Перед спектаклем по рассказам деда внук ходил по Москве, по Переделкино. Бабеля «брали» у жены на глазах, на даче. «Чекисты все верно рассчитали. Кто-то потом говорил, что дедушка отстреливался, но это не так: они знали, что при жене он не будет сопротивляться». Стоял под окнами Свято-Екатерининского монастыря, в сталинское время — Сухановской тюрьмы, где практиковали 52 вида пыток. «Гематому в виде монокля» разглядели на последней, тюремной — профиль, фас — карточке Бабеля эксперты. Молчал под стенами Донского крематория, куда под ночь свозили сотни тел. «Я все пытаюсь влезть в шкуру Бабеля, как пытался это сделать и на одесских улицах, во дворе дома, где в 1905 году, в начале XX века, жила дедушкина тетя Катя, работавшая зубным врачом, — и до сих пор, представляете, в этом доме стоматологическая клиника. Но: все равно это невозможно — почувствовать то, что пережил он. В биографии Бабеля очень много белых пятен. И самые страшные для меня — это те черные дни перед расстрелом».

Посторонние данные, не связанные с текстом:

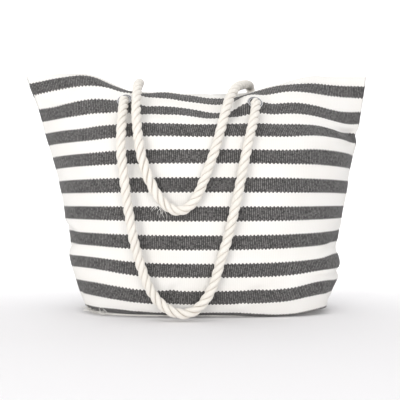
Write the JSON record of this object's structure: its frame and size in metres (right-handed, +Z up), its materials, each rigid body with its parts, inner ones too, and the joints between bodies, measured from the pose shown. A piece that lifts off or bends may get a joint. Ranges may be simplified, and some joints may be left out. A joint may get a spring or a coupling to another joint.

В перестройку в «Огоньке» напечатали фрагменты следственного дела Исаака Бабеля. Андрей журнал бабушке не показал. Она нашла публикацию сама. Молча прочла. В протоколе заседания Верховного суда СССР мужу давали последнее слово — перед оглашением смертного приговора. Он просил дать закончить последнее произведение. Никто не знает о чем: После Бабеля Антонина Пирожкова прожила еще 70 лет.

«Бабушка сама выбрала момент для того, чтобы уйти. Ее не стало год назад, 12 сентября. 11-е число — другой скорбный день, а умереть в понедельник, 13-го, было бы пошло. Вдова Бабеля не могла себе такого позволить. И потом, сопоставив все, мы поняли, что в тот миг, когда бабушки не стало, в Москве, на другом конце земли, через океан, скульптор замесил глину:»

Для первого памятника человеку, который хотел все знать — и дошел по этому пути до конца.